Reproduce the top of the data verbatim, through and including the line that contains "ahead, -WALL_END, -WALL_START))".

* START DATASET SECTION *

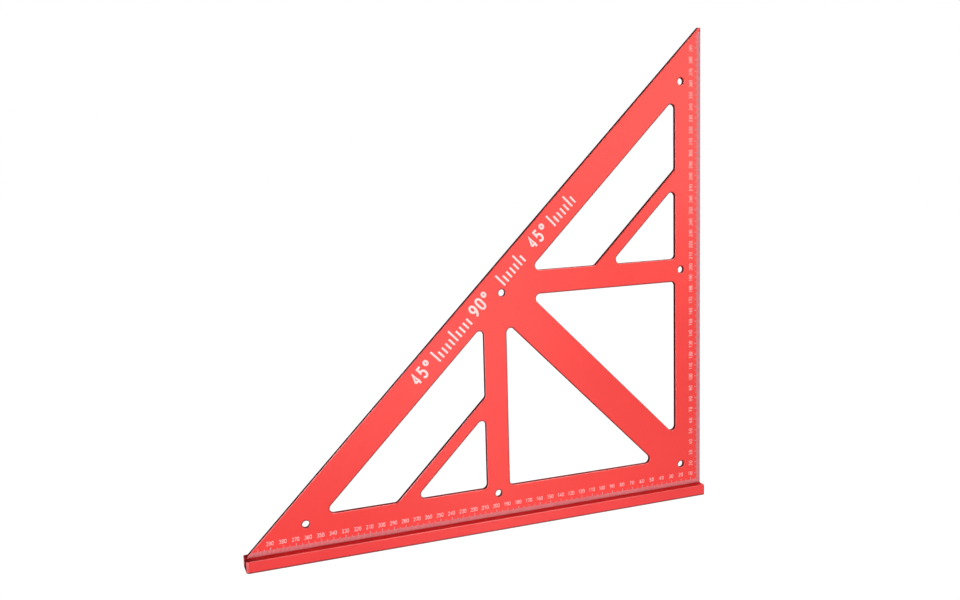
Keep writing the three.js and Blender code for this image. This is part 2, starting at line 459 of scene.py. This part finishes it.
def rounded_normal(tree, radius):
    """The normal as if every edge were rounded to a radius."""
    bevel = tree.nodes.new("ShaderNodeBevel")
    bevel.samples = BEVEL_SAMPLES
    bevel.inputs["Radius"].default_value = radius
    return bevel.outputs["Normal"]


def edge_mask(tree, rounded):
    """1 at the edges, where the rounded normal leaves the flat one, and 0 on flat faces."""
    return fall(tree, aligned(tree, rounded, geometry(tree, "Normal")), *EDGE_RANGE)


def facing(tree, direction):
    """How far the true surface faces a direction, from -1 to 1."""
    return aligned(tree, geometry(tree, "True Normal"), direction)


def front_side(tree):
    """1 on the front faces and their chamfers, and 0 on walls and rear faces."""
    return rise(tree, facing(tree, FRONT), WALL_END, CHAMFER_START)


def front_chamfer(tree):
    """1 on the chamfers around a front face, and 0 on faces and walls."""
    return times(tree, front_side(tree), fall(tree, facing(tree, FRONT), CHAMFER_END, FACE_START))


def sheltered_rim(tree):
    """Above 0 on a front face just inside the edges that are turned to the shaded side: the rim that
    painted shade darkens.
    """
    toward_edge = aligned(tree, rounded_normal(tree, RIM_RADIUS), SHADED_SIDE)
    return times(tree, front_side(tree), rise(tree, toward_edge, *RIM_RANGE))


def cut_wall(tree, share):
    """share on the walls between the front and rear faces, and 0 elsewhere: where painted shade darkens
    the walls.
    """
    ahead = facing(tree, FRONT)
    before_chamfer = spread(tree, ahead, share, 0, WALL_START, WALL_END)
    return times(tree, before_chamfer, rise(tree, ahead, -WALL_END, -WALL_START))


def low_band(tree):
    """1 along the very bottom of the square, fading to 0 at the top of that band: the painted shade
    along the bottom edge.
    """
    split = tree.nodes.new("ShaderNodeSeparateXYZ")
    tree.links.new(geometry(tree, "Position"), split.inputs["Vector"])
    return fall(tree, split.outputs["Z"], BOTTOM_SHADE_FULL, BOTTOM_SHADE_TOP)


# ---- Anodised blade and fence ----

CLOUD_NOISE = (14, 3, 0.55)  # each noise's scale, detail and roughness
GRAIN_NOISE = (2600, 2, 0.6)
PATCH_NOISE = (160, 3, 0.5)
# The pale red of the grain and of worn edges, also laid on chamfers turned away from the shaded side as
# a painted highlight.
WEAR_AND_HIGHLIGHT_RED = (0.93, 0.30, 0.27)
# Painted shade, laid on edges turned to the shaded side, on the rims inside them and along the very
# bottom.
PAINTED_SHADE_RED = (0.10, 0.004, 0.005)
WALL_SHADE_RED = (0.25, 0.0, 0.0)  # painted shade on the walls that the windows and outline are cut to
EDGE_RADIUS = 0.5 * MM
GRAIN_TINT = 0.03  # the most that a pale grain shows
LEAST_PALING = 0.08  # of the pale red on an edge: wear along every edge, and painted highlight on chamfers turned away from the shaded side
MOST_PALING = 0.3
SHADE_VARIATION = 1.2  # the darkest patch of painted shade against the lightest
ROUGHNESS_VARIATION = 0.03
SHELF_COAT = 0.25  # the coat's weight on faces that look straight up


def anodised(name, deep, light, roughness, shade_strength, wall_shade):
    """Satin dyed aluminium: bead-blasted grain, soft clouding, edges paled by wear, and a painted
    highlight on chamfers turned away from the shaded side.

    Of the last two arguments, the first is how strong the painted shade is on edges turned to the shaded
    side and along the very bottom, and the second how far the cut walls are darkened by painted shade.
    """
    material, tree, shader = new_material(name)
    clouds = noise(tree, *CLOUD_NOISE)
    grain = noise(tree, *GRAIN_NOISE)
    patches = noise(tree, *PATCH_NOISE)
    rounded = rounded_normal(tree, EDGE_RADIUS)
    chamfer = front_chamfer(tree)
    side = facing(tree, SHADED_SIDE)

    clouded = blend_colors(tree, spread(tree, clouds, 0, 1), deep, light)
    grainy = blend_colors(tree, spread(tree, grain, 0, GRAIN_TINT), clouded, WEAR_AND_HIGHLIGHT_RED)

    # Painted highlight: chamfers turned away from the shaded side are paled as if lit, on top of the
    # real wear along every edge.
    highlit_chamfers = times(tree, chamfer, fall(tree, side, *HIGHLIGHT_RANGE))
    edges = largest(tree, edge_mask(tree, rounded), highlit_chamfers)
    pale_edges = times(tree, edges, spread(tree, patches, LEAST_PALING, MOST_PALING))
    wear_and_highlight = blend_colors(tree, pale_edges, grainy, WEAR_AND_HIGHLIGHT_RED)
    # Painted shade on the cut walls.
    wall_shaded = blend_colors(tree, cut_wall(tree, wall_shade), wear_and_highlight, WALL_SHADE_RED)

    # Painted shade: chamfers and rims turned to the shaded side, and the very bottom, darkened in
    # patches.
    turned = times(tree, chamfer, rise(tree, side, *SHADED_RANGE))
    shaded_edges = largest(tree, turned, sheltered_rim(tree))
    shade_depth = spread(tree, patches, shade_strength, SHADE_VARIATION * shade_strength)
    painted_shade = times(tree, largest(tree, shaded_edges, low_band(tree)), shade_depth)
    tree.links.new(blend_colors(tree, painted_shade, wall_shaded, PAINTED_SHADE_RED), shader.inputs["Base Color"])

    smooth, rough = roughness - ROUGHNESS_VARIATION, roughness + ROUGHNESS_VARIATION
    tree.links.new(spread(tree, clouds, smooth, rough), shader.inputs["Roughness"])
    surface = bump(tree, grain, 0.3, rounded)
    tree.links.new(surface, shader.inputs["Normal"])
    tree.links.new(surface, shader.inputs["Coat Normal"])
    coat = spread(tree, facing(tree, UP), 1.0, SHELF_COAT, *SHELF_RANGE)
    tree.links.new(coat, shader.inputs["Coat Weight"])
    shader.inputs["Metallic"].default_value = 0.1
    shader.inputs["Specular IOR Level"].default_value = 0.0
    shader.inputs["Coat IOR"].default_value = 1.5
    shader.inputs["Coat Roughness"].default_value = 0.3
    return material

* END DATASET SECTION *

EXERCISE ANSWER
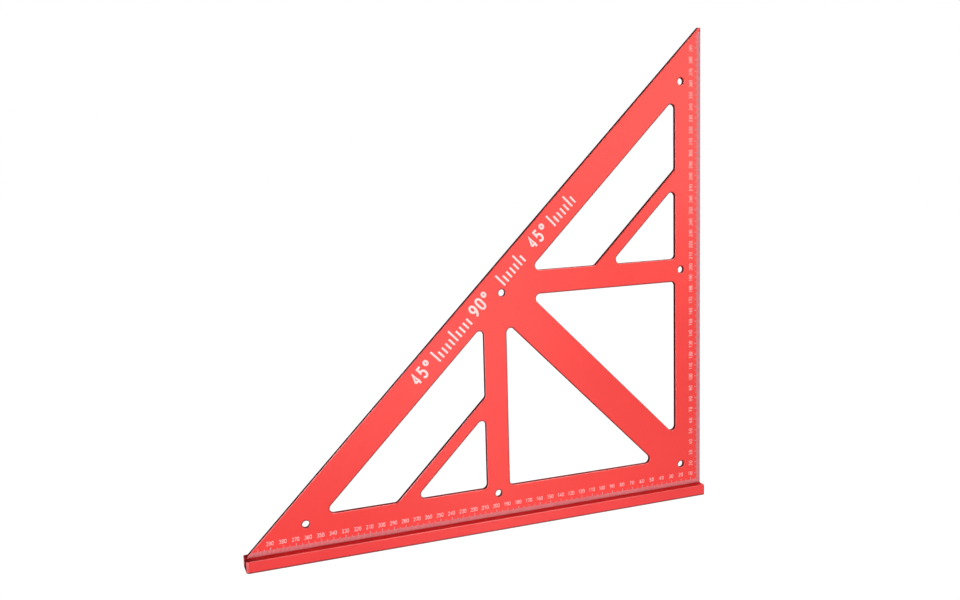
Keep writing the three.js and Blender code for this image. This is part 2, starting at line 459 of scene.py. This part finishes it.
def rounded_normal(tree, radius):
    """The normal as if every edge were rounded to a radius."""
    bevel = tree.nodes.new("ShaderNodeBevel")
    bevel.samples = BEVEL_SAMPLES
    bevel.inputs["Radius"].default_value = radius
    return bevel.outputs["Normal"]


def edge_mask(tree, rounded):
    """1 at the edges, where the rounded normal leaves the flat one, and 0 on flat faces."""
    return fall(tree, aligned(tree, rounded, geometry(tree, "Normal")), *EDGE_RANGE)


def facing(tree, direction):
    """How far the true surface faces a direction, from -1 to 1."""
    return aligned(tree, geometry(tree, "True Normal"), direction)


def front_side(tree):
    """1 on the front faces and their chamfers, and 0 on walls and rear faces."""
    return rise(tree, facing(tree, FRONT), WALL_END, CHAMFER_START)


def front_chamfer(tree):
    """1 on the chamfers around a front face, and 0 on faces and walls."""
    return times(tree, front_side(tree), fall(tree, facing(tree, FRONT), CHAMFER_END, FACE_START))


def sheltered_rim(tree):
    """Above 0 on a front face just inside the edges that are turned to the shaded side: the rim that
    painted shade darkens.
    """
    toward_edge = aligned(tree, rounded_normal(tree, RIM_RADIUS), SHADED_SIDE)
    return times(tree, front_side(tree), rise(tree, toward_edge, *RIM_RANGE))


def cut_wall(tree, share):
    """share on the walls between the front and rear faces, and 0 elsewhere: where painted shade darkens
    the walls.
    """
    ahead = facing(tree, FRONT)
    before_chamfer = spread(tree, ahead, share, 0, WALL_START, WALL_END)
    return times(tree, before_chamfer, rise(tree, ahead, -WALL_END, -WALL_START))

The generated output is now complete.